Frankly, I don’t know why any accounting firms even do audits anymore, especially of publicly traded companies. There is not enough insurance in the world to protect them from situations like this. Grant Thornton’s reputation will be tarnished in the Milwaukee business community for years to come, and there will likely be effects in other markets as well. Is it really worth it to do audits when this type of liability exists?
The problem with blaming the auditors in this case is that if we do so, then we should blame the auditors in nearly every other corporate fraud. Why? Find me a company that does not let the CFO hold the keys to the kingdom? Find me a company in which the CFO or VP of Finance isn’t able to override almost all of the controls.
Instead, we still play this game of pretend. We wish that auditors could be good at finding fraud and that they would really provide value to a business.

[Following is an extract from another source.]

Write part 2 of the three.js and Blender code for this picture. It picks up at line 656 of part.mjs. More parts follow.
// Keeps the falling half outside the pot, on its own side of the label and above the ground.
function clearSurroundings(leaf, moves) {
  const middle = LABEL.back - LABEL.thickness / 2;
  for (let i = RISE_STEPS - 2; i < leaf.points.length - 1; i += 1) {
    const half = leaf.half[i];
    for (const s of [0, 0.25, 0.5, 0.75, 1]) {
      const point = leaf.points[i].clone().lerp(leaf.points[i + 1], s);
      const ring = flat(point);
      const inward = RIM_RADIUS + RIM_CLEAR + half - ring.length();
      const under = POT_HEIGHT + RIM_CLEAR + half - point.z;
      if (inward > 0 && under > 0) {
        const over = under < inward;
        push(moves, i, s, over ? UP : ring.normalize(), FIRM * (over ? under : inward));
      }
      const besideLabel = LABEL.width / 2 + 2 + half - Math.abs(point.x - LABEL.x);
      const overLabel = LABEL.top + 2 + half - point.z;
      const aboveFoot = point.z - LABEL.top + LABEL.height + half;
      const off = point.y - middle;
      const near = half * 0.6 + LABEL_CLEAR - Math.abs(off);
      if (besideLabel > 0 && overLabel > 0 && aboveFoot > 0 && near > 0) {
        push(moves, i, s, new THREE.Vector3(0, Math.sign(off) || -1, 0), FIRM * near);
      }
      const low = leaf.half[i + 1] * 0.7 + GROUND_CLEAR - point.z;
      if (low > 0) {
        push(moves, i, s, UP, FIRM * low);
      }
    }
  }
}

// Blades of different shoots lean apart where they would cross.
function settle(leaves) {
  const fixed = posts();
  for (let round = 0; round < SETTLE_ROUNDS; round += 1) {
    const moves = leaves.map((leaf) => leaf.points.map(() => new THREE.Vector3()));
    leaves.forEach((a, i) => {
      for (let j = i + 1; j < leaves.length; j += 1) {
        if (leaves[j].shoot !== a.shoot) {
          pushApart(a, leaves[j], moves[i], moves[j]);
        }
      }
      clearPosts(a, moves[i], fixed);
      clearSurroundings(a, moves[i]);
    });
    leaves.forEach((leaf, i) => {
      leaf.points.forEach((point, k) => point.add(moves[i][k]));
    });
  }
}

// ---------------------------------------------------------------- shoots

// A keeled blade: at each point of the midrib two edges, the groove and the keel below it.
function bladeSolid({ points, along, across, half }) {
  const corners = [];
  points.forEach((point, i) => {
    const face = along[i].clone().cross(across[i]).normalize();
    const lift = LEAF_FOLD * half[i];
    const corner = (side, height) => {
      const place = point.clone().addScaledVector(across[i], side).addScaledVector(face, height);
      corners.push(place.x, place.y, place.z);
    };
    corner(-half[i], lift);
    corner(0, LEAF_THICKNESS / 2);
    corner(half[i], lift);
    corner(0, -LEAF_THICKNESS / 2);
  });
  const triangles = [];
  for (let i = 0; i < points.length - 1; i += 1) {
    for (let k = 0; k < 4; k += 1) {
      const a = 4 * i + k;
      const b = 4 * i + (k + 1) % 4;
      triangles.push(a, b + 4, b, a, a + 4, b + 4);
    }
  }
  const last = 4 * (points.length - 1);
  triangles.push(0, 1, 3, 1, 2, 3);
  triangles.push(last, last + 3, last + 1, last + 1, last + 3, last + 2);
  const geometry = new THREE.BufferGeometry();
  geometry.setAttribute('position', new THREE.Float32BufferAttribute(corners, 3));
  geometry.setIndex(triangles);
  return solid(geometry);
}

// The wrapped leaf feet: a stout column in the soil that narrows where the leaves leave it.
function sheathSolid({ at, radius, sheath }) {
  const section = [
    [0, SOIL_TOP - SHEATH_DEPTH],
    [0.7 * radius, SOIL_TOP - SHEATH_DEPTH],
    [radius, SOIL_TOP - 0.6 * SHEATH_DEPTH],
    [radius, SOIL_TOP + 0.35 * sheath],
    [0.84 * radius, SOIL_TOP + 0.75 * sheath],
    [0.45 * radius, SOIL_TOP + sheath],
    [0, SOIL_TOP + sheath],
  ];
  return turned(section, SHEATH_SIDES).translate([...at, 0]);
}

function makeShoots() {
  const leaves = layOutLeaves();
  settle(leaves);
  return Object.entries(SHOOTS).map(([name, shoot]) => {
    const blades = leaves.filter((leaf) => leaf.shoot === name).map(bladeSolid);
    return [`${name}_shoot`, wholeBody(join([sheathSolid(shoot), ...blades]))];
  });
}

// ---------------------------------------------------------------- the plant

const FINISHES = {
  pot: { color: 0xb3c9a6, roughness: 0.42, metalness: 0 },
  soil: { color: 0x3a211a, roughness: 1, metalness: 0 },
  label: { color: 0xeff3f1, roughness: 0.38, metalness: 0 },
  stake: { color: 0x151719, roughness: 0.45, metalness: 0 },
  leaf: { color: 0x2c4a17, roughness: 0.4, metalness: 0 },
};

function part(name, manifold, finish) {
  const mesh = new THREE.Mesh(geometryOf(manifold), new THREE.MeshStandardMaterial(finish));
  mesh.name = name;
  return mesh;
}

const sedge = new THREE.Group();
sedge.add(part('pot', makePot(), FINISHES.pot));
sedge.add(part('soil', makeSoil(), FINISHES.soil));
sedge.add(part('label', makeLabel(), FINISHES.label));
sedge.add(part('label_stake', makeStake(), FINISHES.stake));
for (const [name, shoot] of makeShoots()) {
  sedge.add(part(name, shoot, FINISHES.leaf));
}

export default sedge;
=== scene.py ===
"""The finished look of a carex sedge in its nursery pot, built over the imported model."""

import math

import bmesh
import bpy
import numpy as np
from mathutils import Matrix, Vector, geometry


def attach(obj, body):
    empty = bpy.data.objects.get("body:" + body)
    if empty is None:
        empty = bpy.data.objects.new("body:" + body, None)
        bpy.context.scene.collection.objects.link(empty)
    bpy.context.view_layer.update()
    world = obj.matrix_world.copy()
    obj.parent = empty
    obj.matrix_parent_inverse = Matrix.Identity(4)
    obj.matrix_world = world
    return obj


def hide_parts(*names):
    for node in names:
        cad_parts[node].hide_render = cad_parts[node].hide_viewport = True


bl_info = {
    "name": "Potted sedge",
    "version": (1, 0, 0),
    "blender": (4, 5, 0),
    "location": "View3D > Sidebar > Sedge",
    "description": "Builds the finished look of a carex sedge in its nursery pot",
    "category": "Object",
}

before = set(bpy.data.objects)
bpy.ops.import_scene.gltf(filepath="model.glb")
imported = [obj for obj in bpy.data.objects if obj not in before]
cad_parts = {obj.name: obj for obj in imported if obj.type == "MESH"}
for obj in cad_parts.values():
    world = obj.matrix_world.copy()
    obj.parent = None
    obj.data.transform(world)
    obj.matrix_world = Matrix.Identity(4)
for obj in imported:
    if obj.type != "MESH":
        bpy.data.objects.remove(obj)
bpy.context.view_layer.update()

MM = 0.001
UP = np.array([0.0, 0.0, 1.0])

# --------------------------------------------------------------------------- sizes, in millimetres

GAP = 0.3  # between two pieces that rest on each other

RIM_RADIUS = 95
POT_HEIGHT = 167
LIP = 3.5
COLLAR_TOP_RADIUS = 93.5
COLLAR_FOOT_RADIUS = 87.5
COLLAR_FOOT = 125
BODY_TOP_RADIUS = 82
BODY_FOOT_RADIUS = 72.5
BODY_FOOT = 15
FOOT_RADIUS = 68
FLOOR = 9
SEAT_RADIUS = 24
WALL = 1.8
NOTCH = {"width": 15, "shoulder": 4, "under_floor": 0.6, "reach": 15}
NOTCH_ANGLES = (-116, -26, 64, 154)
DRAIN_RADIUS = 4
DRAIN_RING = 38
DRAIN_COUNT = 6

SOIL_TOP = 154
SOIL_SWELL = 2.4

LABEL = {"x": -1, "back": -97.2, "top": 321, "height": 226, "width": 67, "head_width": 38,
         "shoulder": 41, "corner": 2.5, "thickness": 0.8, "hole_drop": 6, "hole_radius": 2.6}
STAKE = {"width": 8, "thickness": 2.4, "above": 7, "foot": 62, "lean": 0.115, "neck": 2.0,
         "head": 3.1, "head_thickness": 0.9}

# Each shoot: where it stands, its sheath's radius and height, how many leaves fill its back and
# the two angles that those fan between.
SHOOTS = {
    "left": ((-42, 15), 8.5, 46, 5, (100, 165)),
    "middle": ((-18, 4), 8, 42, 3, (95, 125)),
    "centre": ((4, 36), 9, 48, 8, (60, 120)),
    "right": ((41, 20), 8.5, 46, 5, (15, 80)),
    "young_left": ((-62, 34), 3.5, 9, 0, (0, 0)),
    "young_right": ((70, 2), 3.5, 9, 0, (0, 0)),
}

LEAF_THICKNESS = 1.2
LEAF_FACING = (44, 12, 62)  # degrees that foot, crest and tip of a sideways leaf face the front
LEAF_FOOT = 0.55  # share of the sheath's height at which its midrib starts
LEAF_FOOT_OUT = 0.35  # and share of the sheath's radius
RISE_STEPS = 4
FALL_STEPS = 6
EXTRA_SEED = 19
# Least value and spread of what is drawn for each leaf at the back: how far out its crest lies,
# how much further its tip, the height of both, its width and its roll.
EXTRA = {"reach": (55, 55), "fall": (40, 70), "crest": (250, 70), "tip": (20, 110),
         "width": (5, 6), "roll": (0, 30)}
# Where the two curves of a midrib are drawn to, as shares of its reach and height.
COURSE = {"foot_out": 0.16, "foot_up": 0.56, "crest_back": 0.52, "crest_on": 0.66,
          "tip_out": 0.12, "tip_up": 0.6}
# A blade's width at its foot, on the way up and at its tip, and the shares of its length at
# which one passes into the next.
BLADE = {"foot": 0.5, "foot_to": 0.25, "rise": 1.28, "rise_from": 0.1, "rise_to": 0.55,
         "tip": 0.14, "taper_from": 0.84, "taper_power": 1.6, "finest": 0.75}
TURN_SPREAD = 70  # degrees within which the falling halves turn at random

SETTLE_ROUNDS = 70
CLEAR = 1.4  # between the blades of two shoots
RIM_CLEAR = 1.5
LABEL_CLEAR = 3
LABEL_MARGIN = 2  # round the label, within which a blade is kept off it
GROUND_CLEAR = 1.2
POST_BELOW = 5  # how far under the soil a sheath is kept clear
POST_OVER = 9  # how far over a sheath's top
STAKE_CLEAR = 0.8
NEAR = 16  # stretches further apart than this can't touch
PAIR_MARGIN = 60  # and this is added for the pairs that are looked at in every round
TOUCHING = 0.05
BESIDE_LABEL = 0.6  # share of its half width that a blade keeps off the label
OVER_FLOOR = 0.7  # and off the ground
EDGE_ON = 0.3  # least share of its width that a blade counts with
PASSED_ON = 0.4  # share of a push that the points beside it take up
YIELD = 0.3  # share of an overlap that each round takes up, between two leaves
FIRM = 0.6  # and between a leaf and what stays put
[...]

Neither is true, and what is required is either an acceptance of this truth or a fundamental change in thinking regarding audits. Let’s accept audits for what they are, or completely change the process if we want audits to do something useful, such as find fraud.
The bottom line here is that the management of Koss Corp., and specifically wonder boy Michael Koss, is solely to blame for the $31 million fraud committed by VP of Finance Sue Sachdeva. No one was stopping Koss from asking the auditors to do more work or from hiring other professionals that could help improve internal controls and find fraud. The auditors are going to get sued, and they’ll have a hard time walking away without any liability. That’s just the way the game goes. Fraud is found, auditor has professional liability insurance, auditor gets sued, insurance company pays out at least something.
So make no mistake, I’m not absolving Grant Thornton of guilt in this situation. There is a chance that they have some liability. But the blame needs to be focused on management at Koss Corp. Audits aren’t going to start finding fraud on a wide scale any time soon. But management can do something about fraud if they choose to. Koss did not, and now they are paying the price. They put themselves into this situation, and they are to blame.